Events
Saturday, September 8, 2012
Cloncurry Sport of Kings Race Day (Horse Racing)
Cloncurry Sport of Kings Race Day
The Sport of Kings Race Day is an ideal opportunity for you to experience the real Outback. This must-see event at the Cloncurry Turf Club consists of 5 races. The day is jam-packed with spectacular horse racing and live entertainment. Punters will love the odds of this five race horse meet, with city and bush trainers heading to Cloncurry for a share in the race being the Sport of Kings Maiden worth $10000 to the winning horse connections.
The Sport of Kings Race Day is a feature event of the town’s calendar where Cloncurry heads to the track for the biggest day of the year. The event attracts people from all over the state and the town bursts at the seams with a few hundred people attending the event.
Cloncurry races are a great day, with many social activities and excellent catering. However, horses, too, are important and trainers bring them great distances.
Cloncurry Race Club has been established since the early 1890’s, and is strongly supported by the local racing fraternity and regional horse trainers. The Race Day caters for the whole family with children’s playgrounds on course, lolly drops & entertainment for the kids. Ladies get involved by entering our Fashions of the Field competition by frocking up on the day.
General information:
There are full bar and catering facilities available and bookmakers for local and southern races. Local charities benefit from races as we offer the catering to a local organisation and another organisation supervise the gate entries for a donation in return so all in all the whole town benefits from the races in Cloncurry.

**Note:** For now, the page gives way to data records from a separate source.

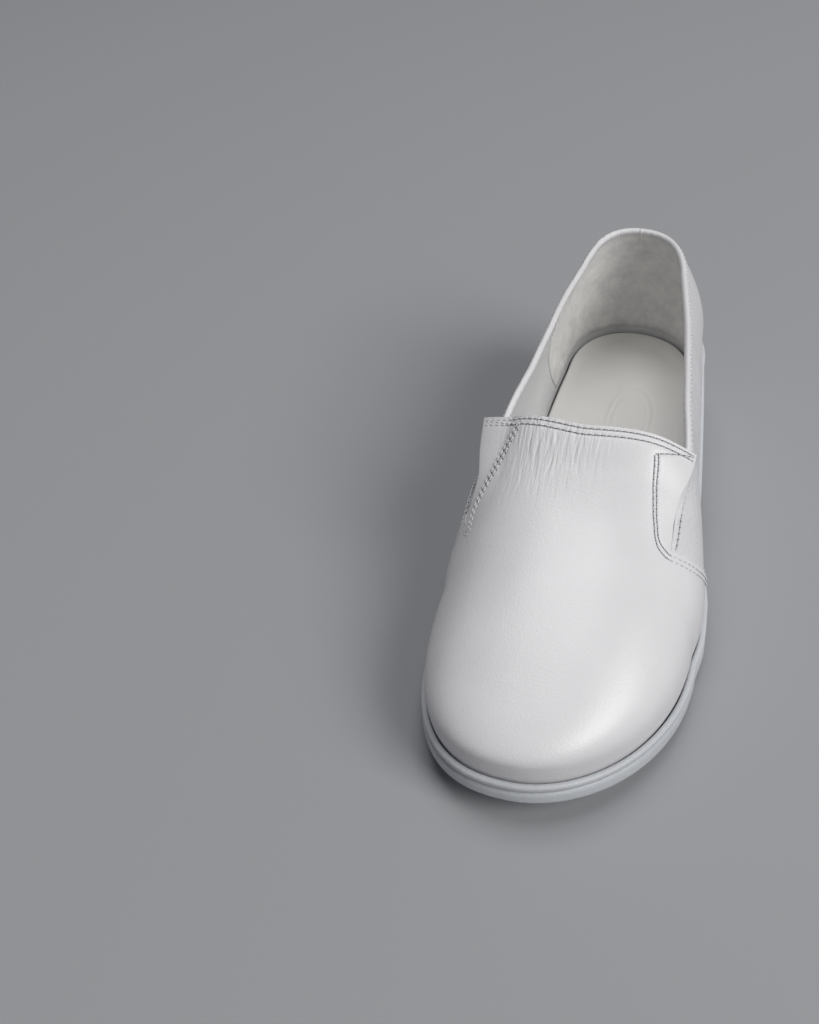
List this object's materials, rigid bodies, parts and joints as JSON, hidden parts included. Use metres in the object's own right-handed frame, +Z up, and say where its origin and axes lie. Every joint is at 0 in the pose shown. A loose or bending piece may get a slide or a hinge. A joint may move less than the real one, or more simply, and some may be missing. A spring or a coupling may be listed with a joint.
{
  "type": "nursing shoe",
  "caption": "White leather slip-on nursing shoe, left foot: smooth vamp with winged flaps over elastic gores, plain quarters with a bound collar, moulded wedge sole with a grooved tread.",
  "frame": {"origin": "centre of the shoe's box, on the floor that it stands on", "axes": "+Z up, +Y from toe to heel, +X to the outer side of the left foot"},
  "size_m": [0.1004, 0.2634, 0.0884],
  "materials": {
    "upper": "smooth full-grain leather, soft sheen",
    "sole": "moulded foam polyurethane, satin",
    "insole": "smooth lining leather over thin foam",
    "gore": "woven elastic",
    "binding": "folded leather strip"
  },
  "bodies": {
    "root": {"sole": "sole", "upper": "upper", "insole": "insole", "gore_inner": "gore", "gore_outer": "gore", "collar_binding": "binding"}
  },
  "joints": []
}
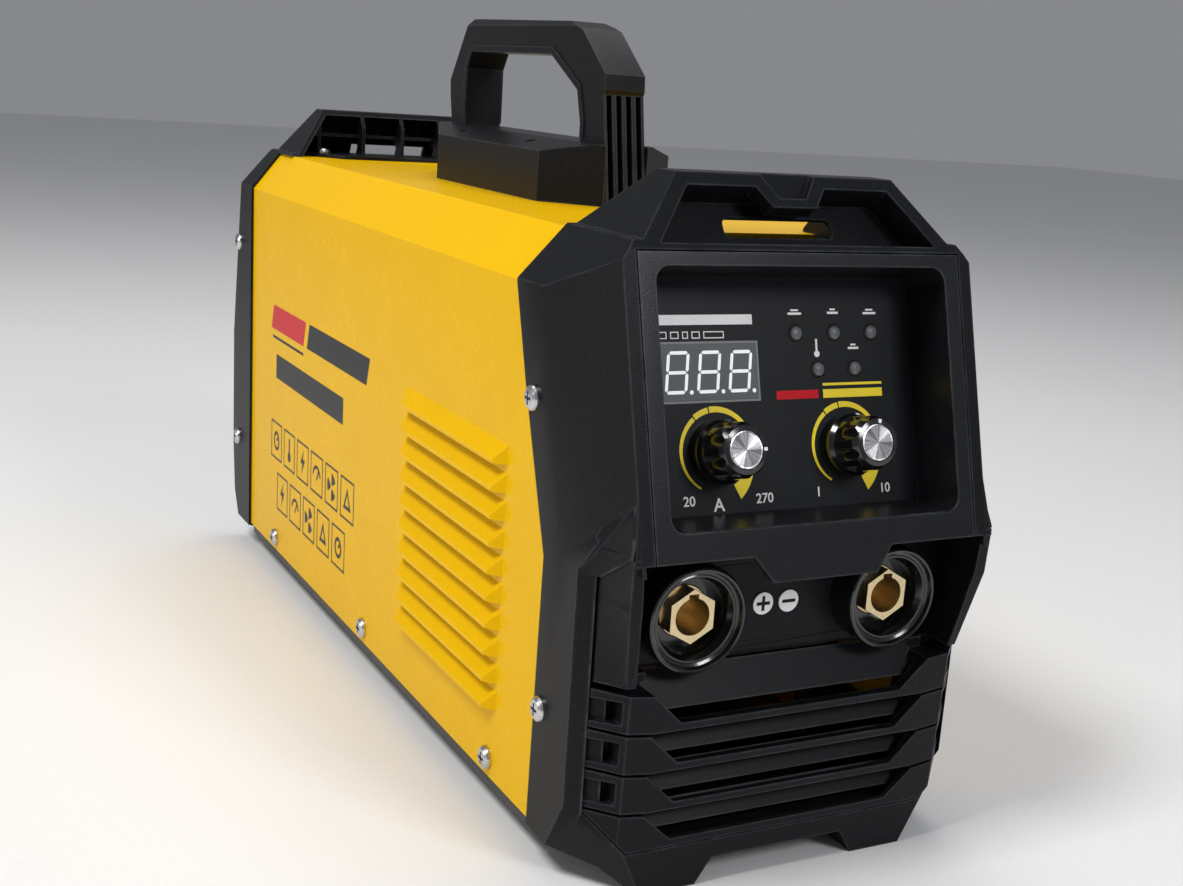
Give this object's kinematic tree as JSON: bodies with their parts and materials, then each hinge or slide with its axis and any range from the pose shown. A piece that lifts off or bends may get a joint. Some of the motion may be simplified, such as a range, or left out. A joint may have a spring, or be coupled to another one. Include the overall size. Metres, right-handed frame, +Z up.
{
  "type": "stick welding inverter",
  "caption": "Portable inverter welding power source: folded steel cover and tray between moulded end frames, carrying handle, control panel with knobs, output sockets, louvres and rear fan",
  "frame": {"origin": "on the ground at the middle of the length and width", "axes": "+Z up, +Y to the back along the length, +X to the right seen from the front"},
  "size_m": [0.165, 0.4745, 0.2916],
  "materials": {
    "yellow_paint": "gloss powder coat",
    "black_steel": "satin powder coat",
    "black_abs": "fine spark texture",
    "bezel_abs": "fine spark texture",
    "handle_abs": "fine spark texture",
    "panel_film": "printed matt film",
    "knob_black": "gloss",
    "socket_black": "semi gloss",
    "inlay_metal": "spun",
    "brass": "machined",
    "copper_bar": "rolled",
    "zinc_steel": "zinc plated",
    "led_lens": "diffuse lens",
    "display_face": "smoked lens",
    "disc_white": "pad printed",
    "circuit_board": "solder mask",
    "heatsink_alu": "extruded",
    "ferrite": "ferrite",
    "capacitor_sleeve": "shrink sleeve",
    "fan_plastic": "moulded",
    "switch_black": "gloss",
    "switch_red": "gloss",
    "gland_nylon": "nylon"
  },
  "bodies": {
    "case": {"base_tray": "black_steel", "top_cover": "yellow_paint", "front_shell": "black_abs", "control_bezel": "bezel_abs", "control_fascia": "panel_film", "display_module": "display_face", "indicator_leds": "led_lens", "current_pot_body": "zinc_steel", "current_pot_nut": "zinc_steel", "force_pot_body": "zinc_steel", "force_pot_nut": "zinc_steel", "control_pcb": "circuit_board", "control_pcb_spacers": "zinc_steel", "socket_panel": "black_abs", "positive_socket_housing": "socket_black", "positive_socket_contact": "brass", "positive_socket_nut": "socket_black", "negative_socket_housing": "socket_black", "negative_socket_contact": "brass", "negative_socket_nut": "socket_black", "polarity_discs": "disc_white", "output_busbars": "copper_bar", "intake_grille": "black_abs", "rear_shell": "black_abs", "fan_frame": "fan_plastic", "fan_guard": "zinc_steel", "fan_screws": "zinc_steel", "power_switch_housing": "switch_black", "cable_gland_body": "gland_nylon", "cable_gland_cap": "gland_nylon", "cable_gland_locknut": "gland_nylon", "earth_bolt": "brass", "handle_base": "handle_abs", "handle_grip": "handle_abs", "handle_bolts": "zinc_steel", "cover_side_screws": "zinc_steel", "front_flange_screws": "zinc_steel", "rear_flange_screws": "zinc_steel", "cover_top_screws": "zinc_steel", "power_pcb": "circuit_board", "pcb_standoffs": "zinc_steel", "heatsink_left": "heatsink_alu", "heatsink_right": "heatsink_alu", "igbt_modules": "capacitor_sleeve", "main_transformer": "ferrite", "output_choke": "ferrite", "bus_capacitors": "capacitor_sleeve", "rectifier_bridge": "capacitor_sleeve"},
    "current_control": {"current_knob": "knob_black", "current_knob_inlay": "inlay_metal", "current_pot_shaft": "zinc_steel"},
    "force_control": {"force_knob": "knob_black", "force_knob_inlay": "inlay_metal", "force_pot_shaft": "zinc_steel"},
    "fan": {"fan_rotor": "fan_plastic"},
    "rocker": {"power_switch_rocker": "switch_red"}
  },
  "joints": [
    {"name": "current_knob_turn", "type": "hinge", "parent": "case", "child": "current_control", "pos_m": [-0.0256, -0.22506, 0.15493], "axis": [0, -0.9608, 0.2771], "range_deg": [-60, 240]},
    {"name": "force_knob_turn", "type": "hinge", "parent": "case", "child": "force_control", "pos_m": [0.0275, -0.22506, 0.15493], "axis": [0, -0.9608, 0.2771], "range_deg": [-140, 160]},
    {"name": "fan_spin", "type": "hinge", "parent": "case", "child": "fan", "pos_m": [0, 0.2015, 0.084], "axis": [0, 1, 0], "continuous": true},
    {"name": "power_switch_rock", "type": "hinge", "parent": "case", "child": "rocker", "pos_m": [0.026, 0.2125, 0.172], "axis": [1, 0, 0], "range_deg": [-18, 0]}
  ]
}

Racing in the Cloncurry district dates back to the 1880s; a horse called “Grenadier” is recorded as winning the 1884 Cloncurry Cup. The horse was owned by the Magistrate of the time, Richard Uhr, and the cup is on display at the Mary Kathleen Memorial Museum. The Cloncurry racetrack in the early 1900s was a very grand place - ’Randwick of the North’, according to some older people in the town! There was a large grandstand with a stairway up the middle, a roof and a tea room underneath and lawns surroundings. This grandstand was blown down in 1940 by a freak storm. Part of the stand remains and a bar now stands where the tearoom once was (refreshments have certainly got stronger!).